▶ _Data for the task_
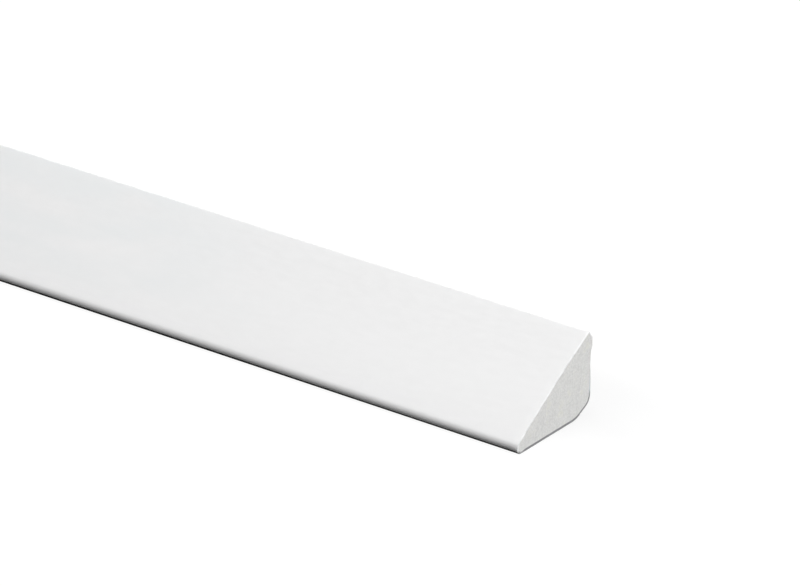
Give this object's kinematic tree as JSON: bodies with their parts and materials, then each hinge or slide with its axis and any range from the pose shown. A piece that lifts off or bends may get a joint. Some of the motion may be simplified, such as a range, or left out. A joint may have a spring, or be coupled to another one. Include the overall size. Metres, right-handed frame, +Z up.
{
  "type": "triangular moulding",
  "caption": "Triangular moulding in foamed plastic, a straight stock length with a rounded toe, blunt ridge, relieved back and bevelled heel, fixed as trim along an inside corner or edge",
  "frame": {"origin": "the middle of the bar's length and width, level with its flat underside", "axes": "+X along the bar to the sawn end that the picture shows, +Y from the thin toe to the tall back, +Z up from the underside to the ridge"},
  "size_m": [2.4384, 0.027, 0.019],
  "materials": {
    "foamed_plastic": "smooth extruded skin, matt sawn ends"
  },
  "bodies": {
    "root": {"triangular_moulding": "foamed_plastic"}
  },
  "joints": []
}
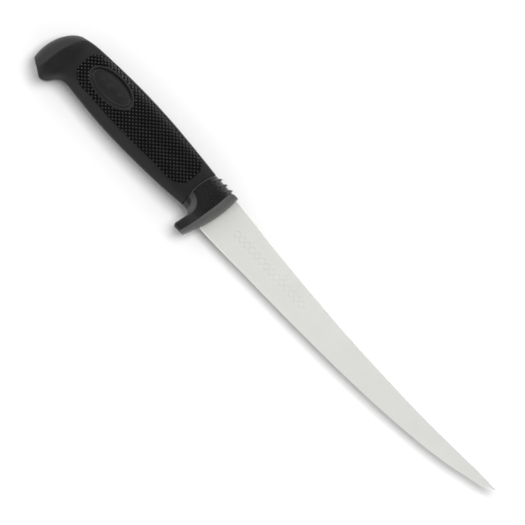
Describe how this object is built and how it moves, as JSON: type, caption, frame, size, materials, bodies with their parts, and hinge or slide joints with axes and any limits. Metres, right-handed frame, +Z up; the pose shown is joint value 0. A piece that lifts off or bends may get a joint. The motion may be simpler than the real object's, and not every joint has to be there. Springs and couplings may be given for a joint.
{
  "type": "boning knife",
  "caption": "Long narrow upswept boning knife with a moulded handle, finger guard, beaked pommel and chequered side inlays.",
  "frame": {"origin": "middle of the rectangle that the knife covers as it lies on its right flank, at the height of the surface", "axes": "+X to the tip, +Y to the spine of the blade and the back of the handle, +Z up, out of the left flank"},
  "size_m": [0.3088, 0.0338, 0.02],
  "materials": {
    "blade_steel": "satin, brushed across the blade",
    "guard_plastic": "fine spark-eroded satin",
    "core_plastic": "as moulded",
    "grip_rubber": "smooth satin",
    "inlay_rubber": "chequered, matt",
    "badge_rubber": "smooth satin with a raised plain rim"
  },
  "bodies": {
    "root": {"blade": "blade_steel", "guard": "guard_plastic", "handle_core": "core_plastic", "grip_shell": "grip_rubber", "grip_inlay_left": "inlay_rubber", "grip_inlay_right": "inlay_rubber", "badge_left": "badge_rubber", "badge_right": "badge_rubber"}
  },
  "joints": []
}
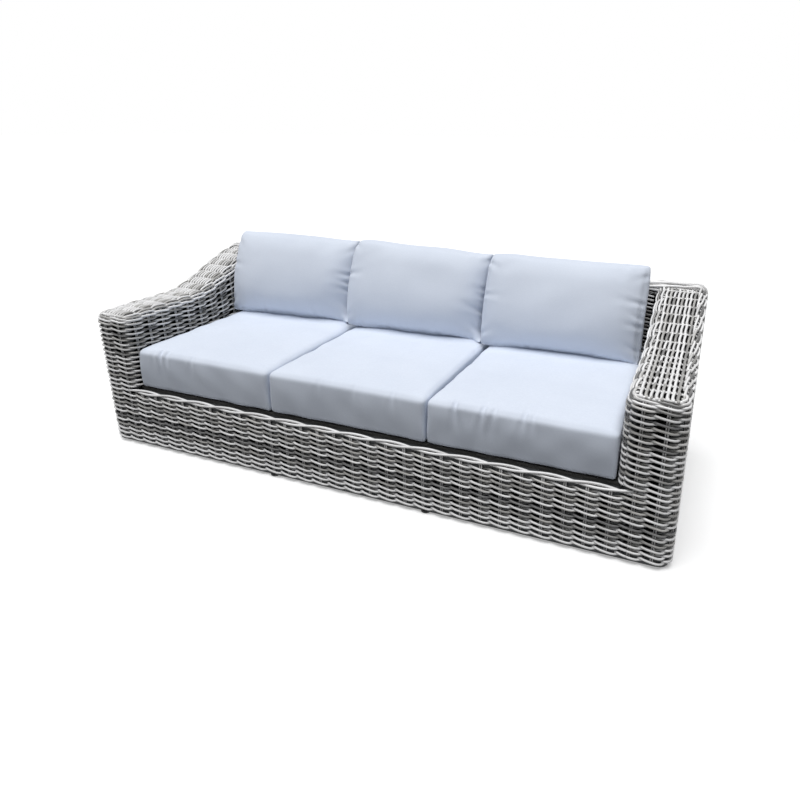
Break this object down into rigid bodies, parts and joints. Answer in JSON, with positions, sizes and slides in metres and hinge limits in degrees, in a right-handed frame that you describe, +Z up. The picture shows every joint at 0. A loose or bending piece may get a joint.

▶ _Problem requirements_
Your task is to repeat each line of the material exactly.

▶ _Exercise response_
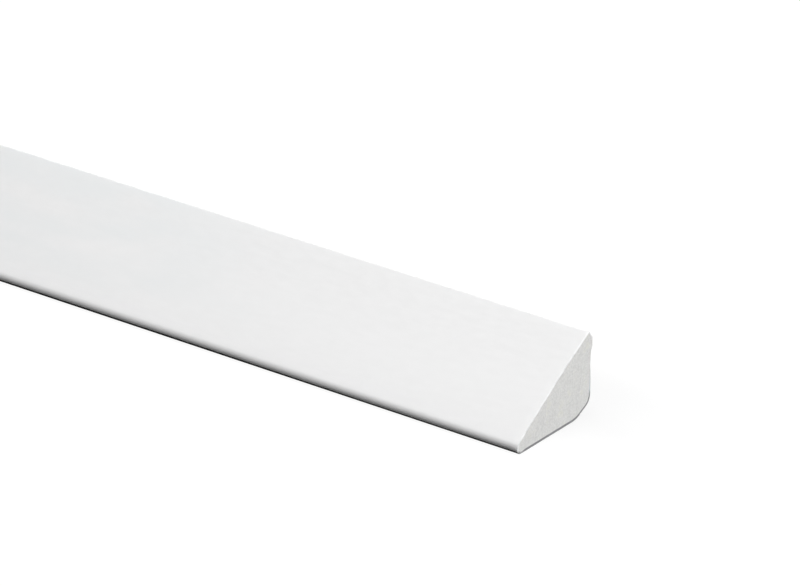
Give this object's kinematic tree as JSON: bodies with their parts and materials, then each hinge or slide with its axis and any range from the pose shown. A piece that lifts off or bends may get a joint. Some of the motion may be simplified, such as a range, or left out. A joint may have a spring, or be coupled to another one. Include the overall size. Metres, right-handed frame, +Z up.
{
  "type": "triangular moulding",
  "caption": "Triangular moulding in foamed plastic, a straight stock length with a rounded toe, blunt ridge, relieved back and bevelled heel, fixed as trim along an inside corner or edge",
  "frame": {"origin": "the middle of the bar's length and width, level with its flat underside", "axes": "+X along the bar to the sawn end that the picture shows, +Y from the thin toe to the tall back, +Z up from the underside to the ridge"},
  "size_m": [2.4384, 0.027, 0.019],
  "materials": {
    "foamed_plastic": "smooth extruded skin, matt sawn ends"
  },
  "bodies": {
    "root": {"triangular_moulding": "foamed_plastic"}
  },
  "joints": []
}
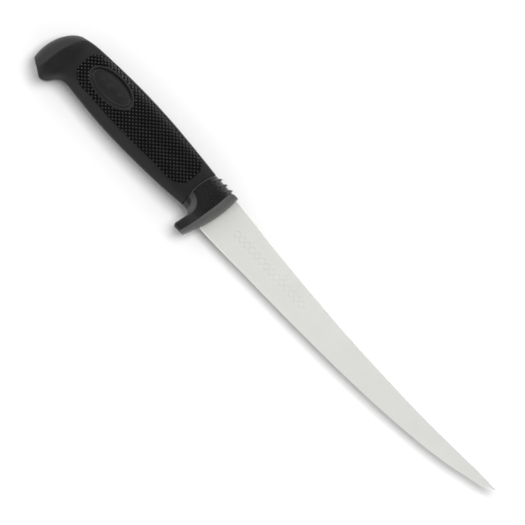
Describe how this object is built and how it moves, as JSON: type, caption, frame, size, materials, bodies with their parts, and hinge or slide joints with axes and any limits. Metres, right-handed frame, +Z up; the pose shown is joint value 0. A piece that lifts off or bends may get a joint. The motion may be simpler than the real object's, and not every joint has to be there. Springs and couplings may be given for a joint.
{
  "type": "boning knife",
  "caption": "Long narrow upswept boning knife with a moulded handle, finger guard, beaked pommel and chequered side inlays.",
  "frame": {"origin": "middle of the rectangle that the knife covers as it lies on its right flank, at the height of the surface", "axes": "+X to the tip, +Y to the spine of the blade and the back of the handle, +Z up, out of the left flank"},
  "size_m": [0.3088, 0.0338, 0.02],
  "materials": {
    "blade_steel": "satin, brushed across the blade",
    "guard_plastic": "fine spark-eroded satin",
    "core_plastic": "as moulded",
    "grip_rubber": "smooth satin",
    "inlay_rubber": "chequered, matt",
    "badge_rubber": "smooth satin with a raised plain rim"
  },
  "bodies": {
    "root": {"blade": "blade_steel", "guard": "guard_plastic", "handle_core": "core_plastic", "grip_shell": "grip_rubber", "grip_inlay_left": "inlay_rubber", "grip_inlay_right": "inlay_rubber", "badge_left": "badge_rubber", "badge_right": "badge_rubber"}
  },
  "joints": []
}
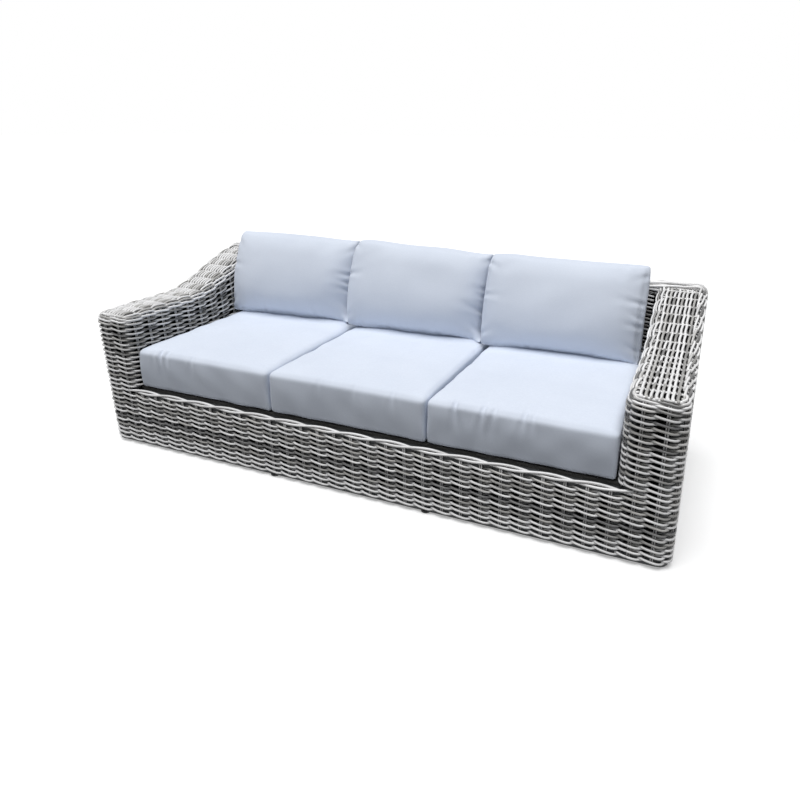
Break this object down into rigid bodies, parts and joints. Answer in JSON, with positions, sizes and slides in metres and hinge limits in degrees, in a right-handed frame that you describe, +Z up. The picture shows every joint at 0. A loose or bending piece may get a joint.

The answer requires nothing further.